* START *
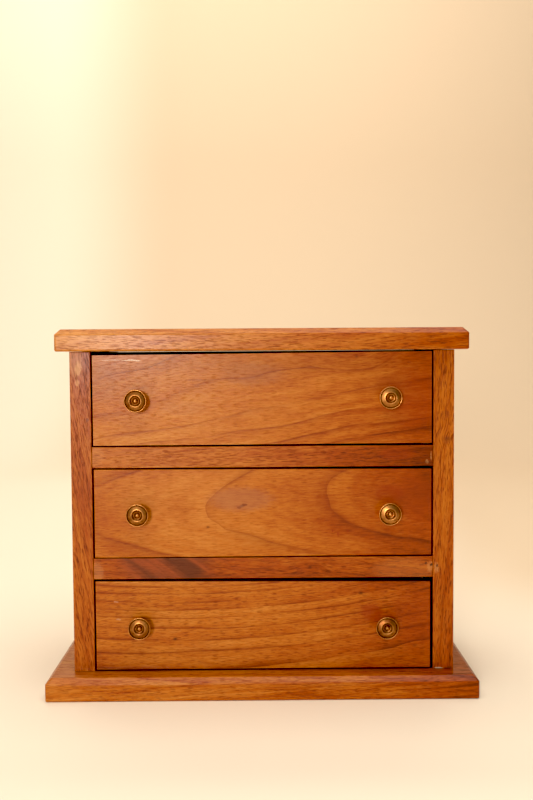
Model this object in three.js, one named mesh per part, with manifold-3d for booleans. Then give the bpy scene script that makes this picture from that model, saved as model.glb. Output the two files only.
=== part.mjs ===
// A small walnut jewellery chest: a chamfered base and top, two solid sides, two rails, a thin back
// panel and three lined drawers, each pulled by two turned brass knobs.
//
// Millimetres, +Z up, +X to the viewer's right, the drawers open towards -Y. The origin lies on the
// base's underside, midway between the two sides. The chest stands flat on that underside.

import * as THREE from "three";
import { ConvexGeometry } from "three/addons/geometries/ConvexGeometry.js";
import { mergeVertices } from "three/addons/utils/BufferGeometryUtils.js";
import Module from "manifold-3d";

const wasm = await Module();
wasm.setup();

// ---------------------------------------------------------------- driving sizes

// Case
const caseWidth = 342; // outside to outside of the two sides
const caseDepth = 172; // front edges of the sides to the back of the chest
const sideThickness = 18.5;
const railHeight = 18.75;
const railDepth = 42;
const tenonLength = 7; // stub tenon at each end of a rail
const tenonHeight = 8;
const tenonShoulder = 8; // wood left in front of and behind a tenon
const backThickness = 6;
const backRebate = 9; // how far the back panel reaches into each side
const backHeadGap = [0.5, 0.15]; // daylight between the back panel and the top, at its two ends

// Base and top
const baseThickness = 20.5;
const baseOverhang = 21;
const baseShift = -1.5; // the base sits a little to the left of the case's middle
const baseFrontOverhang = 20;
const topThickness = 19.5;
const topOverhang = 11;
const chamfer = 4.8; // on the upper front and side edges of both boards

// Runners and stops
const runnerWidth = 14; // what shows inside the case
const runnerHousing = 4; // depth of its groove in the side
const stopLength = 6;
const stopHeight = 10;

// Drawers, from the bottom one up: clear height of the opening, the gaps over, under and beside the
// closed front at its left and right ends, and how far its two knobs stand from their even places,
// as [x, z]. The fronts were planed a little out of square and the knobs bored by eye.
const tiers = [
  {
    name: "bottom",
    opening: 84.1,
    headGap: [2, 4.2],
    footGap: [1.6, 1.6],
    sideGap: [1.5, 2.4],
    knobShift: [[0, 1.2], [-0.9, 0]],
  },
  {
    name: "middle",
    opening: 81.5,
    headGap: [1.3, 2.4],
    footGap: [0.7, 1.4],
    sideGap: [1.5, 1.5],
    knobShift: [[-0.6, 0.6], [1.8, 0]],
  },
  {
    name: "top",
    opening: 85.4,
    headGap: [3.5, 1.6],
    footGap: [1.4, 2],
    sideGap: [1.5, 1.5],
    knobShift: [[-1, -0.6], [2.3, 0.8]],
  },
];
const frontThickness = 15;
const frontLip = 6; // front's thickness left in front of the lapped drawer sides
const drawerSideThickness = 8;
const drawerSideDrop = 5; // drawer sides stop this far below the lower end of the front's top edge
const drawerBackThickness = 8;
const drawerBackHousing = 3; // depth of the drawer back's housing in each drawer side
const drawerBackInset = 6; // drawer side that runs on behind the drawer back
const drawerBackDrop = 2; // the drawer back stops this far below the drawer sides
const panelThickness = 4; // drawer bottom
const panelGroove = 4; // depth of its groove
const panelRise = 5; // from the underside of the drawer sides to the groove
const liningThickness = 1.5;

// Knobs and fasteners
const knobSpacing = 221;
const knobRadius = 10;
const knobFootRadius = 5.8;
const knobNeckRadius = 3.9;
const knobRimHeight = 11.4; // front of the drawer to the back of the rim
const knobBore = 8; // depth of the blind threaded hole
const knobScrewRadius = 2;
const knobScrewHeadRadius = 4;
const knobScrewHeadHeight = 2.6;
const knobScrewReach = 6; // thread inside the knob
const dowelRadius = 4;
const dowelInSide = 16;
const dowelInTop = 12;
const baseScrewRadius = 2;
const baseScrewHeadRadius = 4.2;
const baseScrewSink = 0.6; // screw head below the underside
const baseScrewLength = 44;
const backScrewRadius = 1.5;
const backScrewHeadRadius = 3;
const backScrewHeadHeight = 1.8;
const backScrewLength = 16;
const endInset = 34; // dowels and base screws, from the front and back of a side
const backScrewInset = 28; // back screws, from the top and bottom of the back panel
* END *
Problem to work on: Gather all lines from the listing above in which "that" occurs.

Written response:
Model this object in three.js, one named mesh per part, with manifold-3d for booleans. Then give the bpy scene script that makes this picture from that model, saved as model.glb. Output the two files only.
// base's underside, midway between the two sides. The chest stands flat on that underside.
const drawerBackInset = 6; // drawer side that runs on behind the drawer back